Le sport universitaire ne semble pas être perçu comme un vecteur de cohésion sociale et d’appartenance à une communauté. Comment peut-on changer cette perception ?
La valorisation du sport ne se limite pas au haut niveau. Le sport santé, par exemple, peut également être un moyen de valorisation. Le sport peut jouer un rôle crucial dans la construction de l’identité et du sentiment d’appartenance. Cela peut se construire à la fois à travers l’obtention de diplômes, mais aussi à travers la pratique sportive.
Ces dernières années ont vu émerger une prise de conscience quant au rôle que peut jouer le sport dans la stratégie globale des universités, notamment dans la construction de leur identité.
Votre rapport semble indiquer qu’il est aussi important de convaincre vos collègues que de promouvoir le sport à l’université. Quelles sont les principales réticences que vous rencontrez ?
Il est vrai que la communauté universitaire ne manifeste pas spontanément un grand intérêt pour les questions sportives. Convaincre de l’importance du sport au sein de l’université est donc un défi de taille. Cependant, ces dernières années ont vu émerger une prise de conscience quant au rôle que peut jouer le sport dans la stratégie globale des universités, notamment dans la construction de leur identité.
Les contraintes de temps et de budget sont réelles, mais il est indispensable de les dépasser. Il est crucial de trouver un équilibre pour libérer du temps et des ressources en faveur du sport universitaire, malgré les exigences académiques croissantes pesant sur les étudiants. Car les contraintes de temps imposées aux étudiants sont multiples : entre les travaux dirigés, les travaux pratiques, les certifications en anglais, ou encore les formations liées à la transition écologique, les exigences sont nombreuses. Le temps libre pour le sport se trouve ainsi considérablement réduit. De ce point de vue d’ailleurs, il n’est pas tant question de savoir si les étudiants déjà sportifs continueront leur pratique, car ils parviendront toujours à trouver un moment. Notre priorité est plutôt de faciliter l’accès au sport pour ceux qui en sont éloignés et donc de leur permettre de se ménager un temps suffisant pour le sport.
Comment y parvenir ?
Pour y parvenir, deux axes sont à explorer : tout d’abord, accroître le nombre d’équipements disponibles afin d’élargir les plages horaires disponibles. Cela passe notamment par l’installation d’équipements en libre accès, tels que des terrains de basket ou des parcours sportifs, une option souvent plus abordable pour les établissements. Je suis fermement convaincu que pour encourager la pratique sportive et rendre le sport accessible aux étudiants, il faut mettre à leur disposition des équipements de proximité.

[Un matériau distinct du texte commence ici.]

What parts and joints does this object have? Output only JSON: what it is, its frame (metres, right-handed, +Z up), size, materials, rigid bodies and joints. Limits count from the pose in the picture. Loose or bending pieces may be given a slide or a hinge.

Ensuite, il est crucial d’innover dans la manière dont nous organisons l’offre sportive. Il faut sortir d’un schéma trop contraignant et s’orienter vers des modèles plus proactifs dans lesquels les étudiants peuvent choisir facilement une activité différente chaque semaine en réservant un cours ou un terrain.
Pratiquez-vous vous-même une activité sportive ? La question du temps disponible pour un président d’université est-elle un véritable enjeu ?

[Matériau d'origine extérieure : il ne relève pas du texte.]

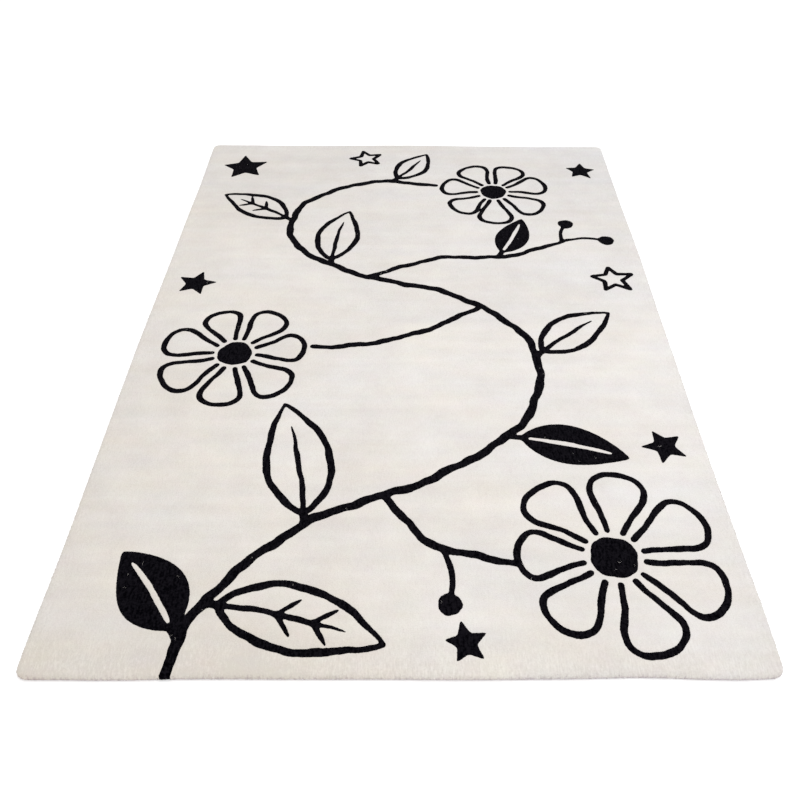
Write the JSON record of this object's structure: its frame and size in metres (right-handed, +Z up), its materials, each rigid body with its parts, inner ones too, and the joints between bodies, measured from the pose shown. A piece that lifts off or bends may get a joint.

Malgré les contraintes, je m’efforce de pratiquer le sport régulièrement. Trois séances au moins par semaine, entre course à pied, salle de sport le week-end, et natation tôt le matin en semaine.

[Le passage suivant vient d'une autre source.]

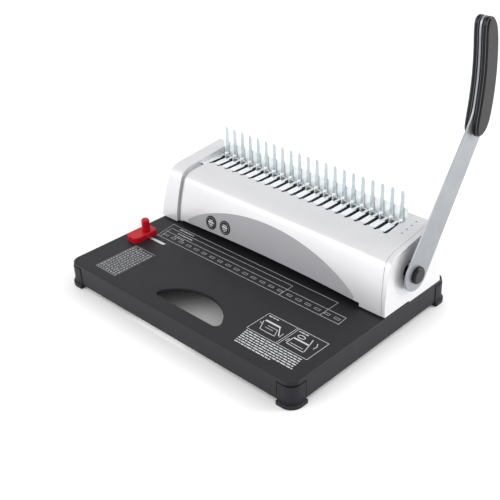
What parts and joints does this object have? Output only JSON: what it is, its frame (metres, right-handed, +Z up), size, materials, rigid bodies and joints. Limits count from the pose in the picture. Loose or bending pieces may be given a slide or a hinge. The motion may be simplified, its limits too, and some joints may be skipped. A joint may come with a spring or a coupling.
{
  "type": "comb binding machine",
  "caption": "Desktop comb binding machine: side lever drives a row of punches and a row of comb-opening hooks, on a base with edge guide, chip drawer and grip cut-out.",
  "frame": {"origin": "centre of the bounding box's bottom face, on the table under the rubber corners", "axes": "+X along the machine towards the lever, +Y away from the user, +Z up"},
  "size_m": [0.3856, 0.3222, 0.339],
  "materials": {
    "charcoal": "fine leather grain",
    "rubber_grey": "matte",
    "black_plastic": "matte",
    "screw_steel": "satin",
    "red_plastic": "satin",
    "tool_steel": "ground",
    "spring_steel": "bright",
    "frame_steel": "zinc plated",
    "bronze": "satin",
    "shaft_steel": "ground",
    "zinc_sheet": "blue zinc plated",
    "carriage_steel": "dark zinc plated",
    "slider_plastic": "satin",
    "white_plastic": "glossy",
    "grey_panel": "satin",
    "trim_grey": "satin",
    "lever_paint": "satin",
    "grip_plastic": "fine lengthwise grooves"
  },
  "bodies": {
    "machine": {"base_shell": "charcoal", "base_plate": "black_plastic", "base_screws": "screw_steel", "corner_front_left": "rubber_grey", "corner_front_right": "rubber_grey", "corner_back_left": "rubber_grey", "corner_back_right": "rubber_grey", "lower_die": "tool_steel", "paper_stop": "tool_steel", "die_spacers": "tool_steel", "upper_guide_plate": "tool_steel", "die_screws": "screw_steel", "punch_rods": "shaft_steel", "return_springs": "spring_steel", "left_frame": "frame_steel", "right_frame": "frame_steel", "frame_screws": "screw_steel", "tie_bar": "frame_steel", "left_bushing": "bronze", "right_bushing": "bronze", "left_rail": "frame_steel", "right_rail": "frame_steel", "left_bracket": "frame_steel", "right_bracket": "frame_steel", "slotted_plate": "zinc_sheet", "back_rail": "zinc_sheet", "tines": "zinc_sheet", "main_cover": "white_plastic", "front_panel": "grey_panel", "icon_discs": "black_plastic", "left_end_cap": "white_plastic", "left_trim": "trim_grey", "right_end_cap": "white_plastic", "rear_cover": "white_plastic", "cover_screws": "screw_steel", "throat_liner": "black_plastic"},
    "lever": {"lever_hub": "black_plastic", "lever_bar": "lever_paint", "lever_bolt": "screw_steel", "pivot_cap": "black_plastic", "grip_inner": "grip_plastic", "grip_outer": "grip_plastic", "grip_screws": "screw_steel", "main_shaft": "shaft_steel", "shaft_clips": "screw_steel", "left_cam": "tool_steel", "right_cam": "tool_steel", "left_gear": "tool_steel", "right_gear": "tool_steel"},
    "punch": {"punch_bar": "tool_steel", "punches": "tool_steel"},
    "hooks": {"hook_carriage": "carriage_steel", "hooks": "zinc_sheet", "left_rack": "tool_steel", "right_rack": "tool_steel"},
    "guide": {"edge_guide": "red_plastic", "guide_nut": "slider_plastic"},
    "knob": {"guide_knob": "red_plastic"},
    "tray": {"chip_tray": "black_plastic"}
  },
  "joints": [
    {"name": "lever_turn", "type": "hinge", "parent": "machine", "child": "lever", "pos_m": [-0.0052, 0.0429, 0.0705], "axis": [1, 0, 0], "range_deg": [0, 80]},
    {"name": "punch_stroke", "type": "slide", "parent": "machine", "child": "punch", "axis": [0, 0, -1], "range_m": [0, 0.0102], "deforming": ["return_springs"]},
    {"name": "hook_travel", "type": "slide", "parent": "machine", "child": "hooks", "axis": [0, -1, 0], "range_m": [0, 0.0264]},
    {"name": "guide_slide", "type": "slide", "parent": "machine", "child": "guide", "axis": [1, 0, 0], "range_m": [-0.003, 0.026]},
    {"name": "knob_turn", "type": "hinge", "parent": "guide", "child": "knob", "pos_m": [-0.1652, -0.0561, 0.045], "axis": [0, 0, 1], "range_deg": [-360, 360]},
    {"name": "tray_slide", "type": "slide", "parent": "machine", "child": "tray", "axis": [-1, 0, 0], "range_m": [0, 0.3]}
  ],
  "couplings": [
    {"joint": "punch_stroke", "follows": "lever_turn", "m_per_rad": 0.0072},
    {"joint": "hook_travel", "follows": "lever_turn", "m_per_rad": 0.01875}
  ]
}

Envisagez-vous la possibilité de voir un jour une équipe de France Universités, par exemple en football ou en rugby, affronter d’autres institutions comme l’Assemblée Nationale ?
Absolument, cela contribuerait grandement à promouvoir l’image du sport universitaire. Nous avons déjà fait des progrès significatifs ces dernières années, notamment avec la signature d’une feuille de route il y a un an, en présence des représentants des grandes écoles et des universités, ainsi que de la ministre. C’est un premier pas encourageant.